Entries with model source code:
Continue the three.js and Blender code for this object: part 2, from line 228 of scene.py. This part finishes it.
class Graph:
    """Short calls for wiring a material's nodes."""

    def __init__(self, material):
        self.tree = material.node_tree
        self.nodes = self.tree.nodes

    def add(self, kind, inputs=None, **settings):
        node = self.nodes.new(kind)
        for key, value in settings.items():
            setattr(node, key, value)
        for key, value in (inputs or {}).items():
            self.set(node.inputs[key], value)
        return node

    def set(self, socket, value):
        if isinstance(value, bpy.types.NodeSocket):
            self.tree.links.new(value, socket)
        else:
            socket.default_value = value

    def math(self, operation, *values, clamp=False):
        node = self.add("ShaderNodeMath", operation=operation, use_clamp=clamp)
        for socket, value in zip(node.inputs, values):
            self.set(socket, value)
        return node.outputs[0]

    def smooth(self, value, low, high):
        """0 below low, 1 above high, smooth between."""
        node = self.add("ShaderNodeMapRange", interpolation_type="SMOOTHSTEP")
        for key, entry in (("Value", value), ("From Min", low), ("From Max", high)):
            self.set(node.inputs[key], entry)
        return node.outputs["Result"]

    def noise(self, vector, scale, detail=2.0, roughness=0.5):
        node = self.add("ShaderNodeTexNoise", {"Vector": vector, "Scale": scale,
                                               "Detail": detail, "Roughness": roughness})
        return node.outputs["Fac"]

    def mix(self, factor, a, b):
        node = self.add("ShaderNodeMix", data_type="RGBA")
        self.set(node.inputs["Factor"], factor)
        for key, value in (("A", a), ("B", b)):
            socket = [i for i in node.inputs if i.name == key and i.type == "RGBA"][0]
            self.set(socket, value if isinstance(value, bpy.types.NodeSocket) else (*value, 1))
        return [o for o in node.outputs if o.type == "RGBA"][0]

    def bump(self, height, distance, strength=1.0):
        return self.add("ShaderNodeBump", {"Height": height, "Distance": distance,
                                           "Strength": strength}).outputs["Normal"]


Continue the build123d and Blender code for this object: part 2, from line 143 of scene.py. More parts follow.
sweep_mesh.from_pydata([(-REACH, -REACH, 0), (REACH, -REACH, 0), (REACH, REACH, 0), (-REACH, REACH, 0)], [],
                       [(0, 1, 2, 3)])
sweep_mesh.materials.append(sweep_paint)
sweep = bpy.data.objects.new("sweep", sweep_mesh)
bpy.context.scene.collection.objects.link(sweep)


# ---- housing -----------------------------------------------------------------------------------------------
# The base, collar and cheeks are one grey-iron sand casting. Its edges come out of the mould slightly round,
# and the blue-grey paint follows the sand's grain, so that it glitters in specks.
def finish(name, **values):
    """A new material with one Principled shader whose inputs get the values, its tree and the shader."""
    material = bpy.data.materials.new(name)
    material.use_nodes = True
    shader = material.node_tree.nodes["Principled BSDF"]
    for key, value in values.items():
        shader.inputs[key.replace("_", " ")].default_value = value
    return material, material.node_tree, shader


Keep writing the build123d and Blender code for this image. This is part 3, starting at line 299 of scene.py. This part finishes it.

→ GOAL
Each line of the material must be restated exactly.

→ RESULT
Continue the three.js and Blender code for this object: part 2, from line 228 of scene.py. This part finishes it.
class Graph:
    """Short calls for wiring a material's nodes."""

    def __init__(self, material):
        self.tree = material.node_tree
        self.nodes = self.tree.nodes

    def add(self, kind, inputs=None, **settings):
        node = self.nodes.new(kind)
        for key, value in settings.items():
            setattr(node, key, value)
        for key, value in (inputs or {}).items():
            self.set(node.inputs[key], value)
        return node

    def set(self, socket, value):
        if isinstance(value, bpy.types.NodeSocket):
            self.tree.links.new(value, socket)
        else:
            socket.default_value = value

    def math(self, operation, *values, clamp=False):
        node = self.add("ShaderNodeMath", operation=operation, use_clamp=clamp)
        for socket, value in zip(node.inputs, values):
            self.set(socket, value)
        return node.outputs[0]

    def smooth(self, value, low, high):
        """0 below low, 1 above high, smooth between."""
        node = self.add("ShaderNodeMapRange", interpolation_type="SMOOTHSTEP")
        for key, entry in (("Value", value), ("From Min", low), ("From Max", high)):
            self.set(node.inputs[key], entry)
        return node.outputs["Result"]

    def noise(self, vector, scale, detail=2.0, roughness=0.5):
        node = self.add("ShaderNodeTexNoise", {"Vector": vector, "Scale": scale,
                                               "Detail": detail, "Roughness": roughness})
        return node.outputs["Fac"]

    def mix(self, factor, a, b):
        node = self.add("ShaderNodeMix", data_type="RGBA")
        self.set(node.inputs["Factor"], factor)
        for key, value in (("A", a), ("B", b)):
            socket = [i for i in node.inputs if i.name == key and i.type == "RGBA"][0]
            self.set(socket, value if isinstance(value, bpy.types.NodeSocket) else (*value, 1))
        return [o for o in node.outputs if o.type == "RGBA"][0]

    def bump(self, height, distance, strength=1.0):
        return self.add("ShaderNodeBump", {"Height": height, "Distance": distance,
                                           "Strength": strength}).outputs["Normal"]


Continue the build123d and Blender code for this object: part 2, from line 143 of scene.py. More parts follow.
sweep_mesh.from_pydata([(-REACH, -REACH, 0), (REACH, -REACH, 0), (REACH, REACH, 0), (-REACH, REACH, 0)], [],
                       [(0, 1, 2, 3)])
sweep_mesh.materials.append(sweep_paint)
sweep = bpy.data.objects.new("sweep", sweep_mesh)
bpy.context.scene.collection.objects.link(sweep)


# ---- housing -----------------------------------------------------------------------------------------------
# The base, collar and cheeks are one grey-iron sand casting. Its edges come out of the mould slightly round,
# and the blue-grey paint follows the sand's grain, so that it glitters in specks.
def finish(name, **values):
    """A new material with one Principled shader whose inputs get the values, its tree and the shader."""
    material = bpy.data.materials.new(name)
    material.use_nodes = True
    shader = material.node_tree.nodes["Principled BSDF"]
    for key, value in values.items():
        shader.inputs[key.replace("_", " ")].default_value = value
    return material, material.node_tree, shader


Keep writing the build123d and Blender code for this image. This is part 3, starting at line 299 of scene.py. This part finishes it.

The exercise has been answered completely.